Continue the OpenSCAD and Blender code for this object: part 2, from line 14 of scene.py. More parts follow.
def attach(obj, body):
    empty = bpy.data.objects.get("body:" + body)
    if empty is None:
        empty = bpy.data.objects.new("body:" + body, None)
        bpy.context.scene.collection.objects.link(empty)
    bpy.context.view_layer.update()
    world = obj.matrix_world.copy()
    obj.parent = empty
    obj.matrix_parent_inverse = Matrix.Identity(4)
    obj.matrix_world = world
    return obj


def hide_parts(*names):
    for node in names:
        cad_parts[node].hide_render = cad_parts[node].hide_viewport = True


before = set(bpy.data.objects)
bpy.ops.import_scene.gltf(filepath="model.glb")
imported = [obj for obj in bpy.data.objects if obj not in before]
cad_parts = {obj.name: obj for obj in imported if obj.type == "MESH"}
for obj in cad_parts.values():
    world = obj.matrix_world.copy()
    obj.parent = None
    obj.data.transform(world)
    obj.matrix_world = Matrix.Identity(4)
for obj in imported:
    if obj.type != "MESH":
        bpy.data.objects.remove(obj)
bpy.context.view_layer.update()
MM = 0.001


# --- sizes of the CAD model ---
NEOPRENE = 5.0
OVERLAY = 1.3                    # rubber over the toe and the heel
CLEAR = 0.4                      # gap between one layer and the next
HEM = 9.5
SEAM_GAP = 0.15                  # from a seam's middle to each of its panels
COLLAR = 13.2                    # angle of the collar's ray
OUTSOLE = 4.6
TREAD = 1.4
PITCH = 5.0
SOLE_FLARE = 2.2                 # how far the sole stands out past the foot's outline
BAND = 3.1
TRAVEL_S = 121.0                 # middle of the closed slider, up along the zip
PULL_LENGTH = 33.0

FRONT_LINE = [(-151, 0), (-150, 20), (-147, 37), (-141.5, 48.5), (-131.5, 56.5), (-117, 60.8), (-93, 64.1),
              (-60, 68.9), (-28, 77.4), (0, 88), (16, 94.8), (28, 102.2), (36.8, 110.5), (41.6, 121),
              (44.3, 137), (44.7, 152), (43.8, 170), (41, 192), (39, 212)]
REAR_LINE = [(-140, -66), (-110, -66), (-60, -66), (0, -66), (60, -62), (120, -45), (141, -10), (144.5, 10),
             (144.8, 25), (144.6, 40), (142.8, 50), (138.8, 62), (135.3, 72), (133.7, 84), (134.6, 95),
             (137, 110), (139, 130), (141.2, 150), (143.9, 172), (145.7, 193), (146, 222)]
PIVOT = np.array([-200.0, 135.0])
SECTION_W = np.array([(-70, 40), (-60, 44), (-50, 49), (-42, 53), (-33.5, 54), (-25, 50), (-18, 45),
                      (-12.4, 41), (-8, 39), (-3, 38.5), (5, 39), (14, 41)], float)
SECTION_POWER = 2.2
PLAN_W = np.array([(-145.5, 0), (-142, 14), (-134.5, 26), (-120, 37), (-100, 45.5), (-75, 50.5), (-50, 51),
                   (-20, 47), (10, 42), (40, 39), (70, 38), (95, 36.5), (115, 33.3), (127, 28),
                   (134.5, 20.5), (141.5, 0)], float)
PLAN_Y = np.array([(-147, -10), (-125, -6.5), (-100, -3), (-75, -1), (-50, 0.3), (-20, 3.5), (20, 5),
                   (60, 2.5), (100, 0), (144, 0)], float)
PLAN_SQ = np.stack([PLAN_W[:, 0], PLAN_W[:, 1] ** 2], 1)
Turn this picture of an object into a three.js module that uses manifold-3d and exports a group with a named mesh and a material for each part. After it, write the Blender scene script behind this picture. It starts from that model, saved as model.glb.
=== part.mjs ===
****************************************
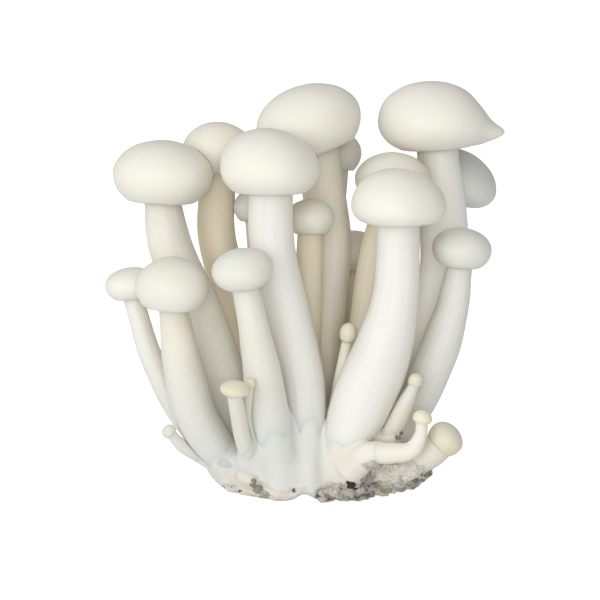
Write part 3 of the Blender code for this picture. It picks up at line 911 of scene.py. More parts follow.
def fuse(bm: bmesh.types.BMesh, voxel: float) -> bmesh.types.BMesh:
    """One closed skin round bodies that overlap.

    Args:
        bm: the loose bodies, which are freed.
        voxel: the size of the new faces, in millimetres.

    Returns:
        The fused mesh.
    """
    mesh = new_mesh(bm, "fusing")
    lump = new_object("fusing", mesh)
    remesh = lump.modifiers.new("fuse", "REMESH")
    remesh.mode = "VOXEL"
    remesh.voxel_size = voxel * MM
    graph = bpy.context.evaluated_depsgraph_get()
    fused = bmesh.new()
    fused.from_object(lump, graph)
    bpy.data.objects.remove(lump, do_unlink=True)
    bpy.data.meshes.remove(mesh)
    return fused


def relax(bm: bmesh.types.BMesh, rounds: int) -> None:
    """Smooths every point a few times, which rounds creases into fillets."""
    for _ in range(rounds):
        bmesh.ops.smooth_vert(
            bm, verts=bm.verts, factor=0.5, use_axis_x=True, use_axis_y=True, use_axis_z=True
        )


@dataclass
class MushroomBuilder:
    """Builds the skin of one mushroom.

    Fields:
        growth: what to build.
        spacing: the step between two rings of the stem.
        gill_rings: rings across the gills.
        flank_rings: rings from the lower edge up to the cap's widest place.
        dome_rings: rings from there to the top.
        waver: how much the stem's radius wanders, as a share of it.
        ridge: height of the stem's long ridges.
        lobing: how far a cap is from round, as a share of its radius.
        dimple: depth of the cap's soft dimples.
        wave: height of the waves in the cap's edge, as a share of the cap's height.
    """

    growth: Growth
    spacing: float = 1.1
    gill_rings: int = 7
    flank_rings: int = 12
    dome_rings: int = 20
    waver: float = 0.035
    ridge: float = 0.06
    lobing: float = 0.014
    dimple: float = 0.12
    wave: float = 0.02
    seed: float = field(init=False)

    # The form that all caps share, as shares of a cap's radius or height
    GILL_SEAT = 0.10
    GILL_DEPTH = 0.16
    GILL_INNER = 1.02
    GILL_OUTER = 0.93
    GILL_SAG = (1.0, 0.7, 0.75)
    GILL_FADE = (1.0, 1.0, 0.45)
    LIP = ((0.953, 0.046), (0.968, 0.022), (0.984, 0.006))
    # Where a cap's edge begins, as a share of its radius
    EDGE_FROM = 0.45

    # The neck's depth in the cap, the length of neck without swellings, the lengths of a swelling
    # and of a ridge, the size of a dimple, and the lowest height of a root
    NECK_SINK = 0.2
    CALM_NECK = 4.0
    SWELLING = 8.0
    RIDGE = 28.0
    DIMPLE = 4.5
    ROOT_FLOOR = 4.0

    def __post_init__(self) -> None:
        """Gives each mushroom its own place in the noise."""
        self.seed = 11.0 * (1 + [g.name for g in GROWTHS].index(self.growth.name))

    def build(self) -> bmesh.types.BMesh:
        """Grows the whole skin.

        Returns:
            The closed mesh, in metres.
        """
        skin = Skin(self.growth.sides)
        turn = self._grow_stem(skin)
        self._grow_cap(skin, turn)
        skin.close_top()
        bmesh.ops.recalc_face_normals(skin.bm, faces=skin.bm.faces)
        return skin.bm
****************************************
* _What to work on_
Extract from the records above the lines from the one containing "Write part 3" to the one containing "of one mushroom.", both lines included, exactly as they appear and with nothing else.

* _Complete answer_
Write part 3 of the Blender code for this picture. It picks up at line 911 of scene.py. More parts follow.
def fuse(bm: bmesh.types.BMesh, voxel: float) -> bmesh.types.BMesh:
    """One closed skin round bodies that overlap.

    Args:
        bm: the loose bodies, which are freed.
        voxel: the size of the new faces, in millimetres.

    Returns:
        The fused mesh.
    """
    mesh = new_mesh(bm, "fusing")
    lump = new_object("fusing", mesh)
    remesh = lump.modifiers.new("fuse", "REMESH")
    remesh.mode = "VOXEL"
    remesh.voxel_size = voxel * MM
    graph = bpy.context.evaluated_depsgraph_get()
    fused = bmesh.new()
    fused.from_object(lump, graph)
    bpy.data.objects.remove(lump, do_unlink=True)
    bpy.data.meshes.remove(mesh)
    return fused


def relax(bm: bmesh.types.BMesh, rounds: int) -> None:
    """Smooths every point a few times, which rounds creases into fillets."""
    for _ in range(rounds):
        bmesh.ops.smooth_vert(
            bm, verts=bm.verts, factor=0.5, use_axis_x=True, use_axis_y=True, use_axis_z=True
        )


@dataclass
class MushroomBuilder:
    """Builds the skin of one mushroom.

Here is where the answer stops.